Controversies and debates

  • Licensing, patents, and access to codecs: the landscape of codec patents and licensing terms can affect the price of consumer devices and services and may influence which codecs become widely adopted. See Patent licensing and MPEG LA.
  • Open vs proprietary codecs: debates over openness touch on innovation, security, and resilience. Open approaches argue for broad participation and less dependence on single vendors, while proprietary approaches stress performance and sustained investment in research and development.
  • Fidelity demands and cultural preservation: critics sometimes advocate for preserving original content at higher fidelity, particularly for archival purposes, even if it means higher costs or more limited delivery. Supporters emphasize that lossy compression enables affordable, widely accessible media today and that archival workflows can use lossless or RAW captures when required.
  • Perceptual bias and incentives: some debates focus on whether perceptual models reflect diverse hearing and viewing experiences across populations and contexts, and whether compression settings disproportionately affect certain kinds of content. Practitioners respond that codec engineers calibrate systems to general listening and viewing conditions while offering adjustable quality controls.
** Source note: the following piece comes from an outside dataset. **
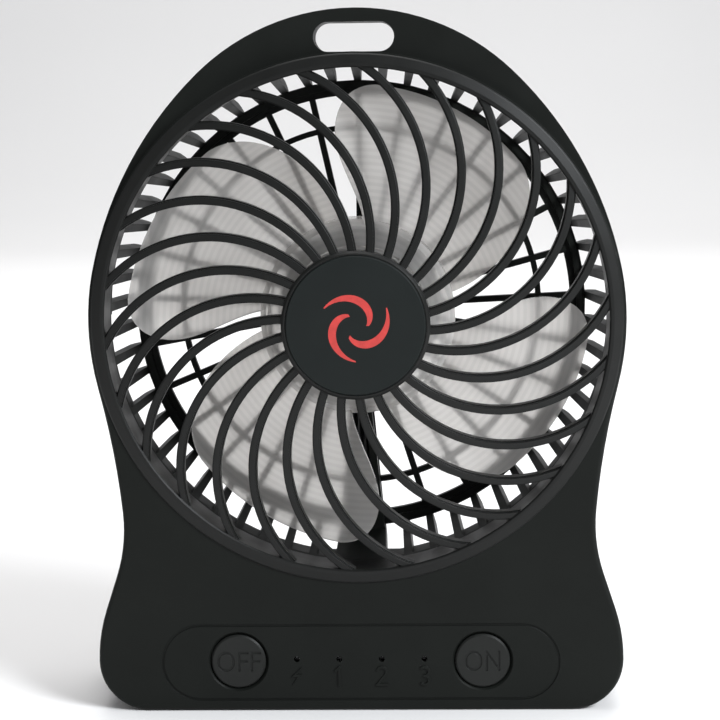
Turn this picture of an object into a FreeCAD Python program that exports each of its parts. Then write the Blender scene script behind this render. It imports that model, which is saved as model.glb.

From a pragmatic standpoint, the case for lossy compression rests on delivering useful media experiences to millions of users without prohibitive costs. Critics who call for perfect fidelity or universal access to original data must balance those ambitions against real-world limits on bandwidth, storage, and power consumption. The dialogue between market incentives, technical capability, and policy choices continues to shape the evolution of lossy compression and its role in digital life.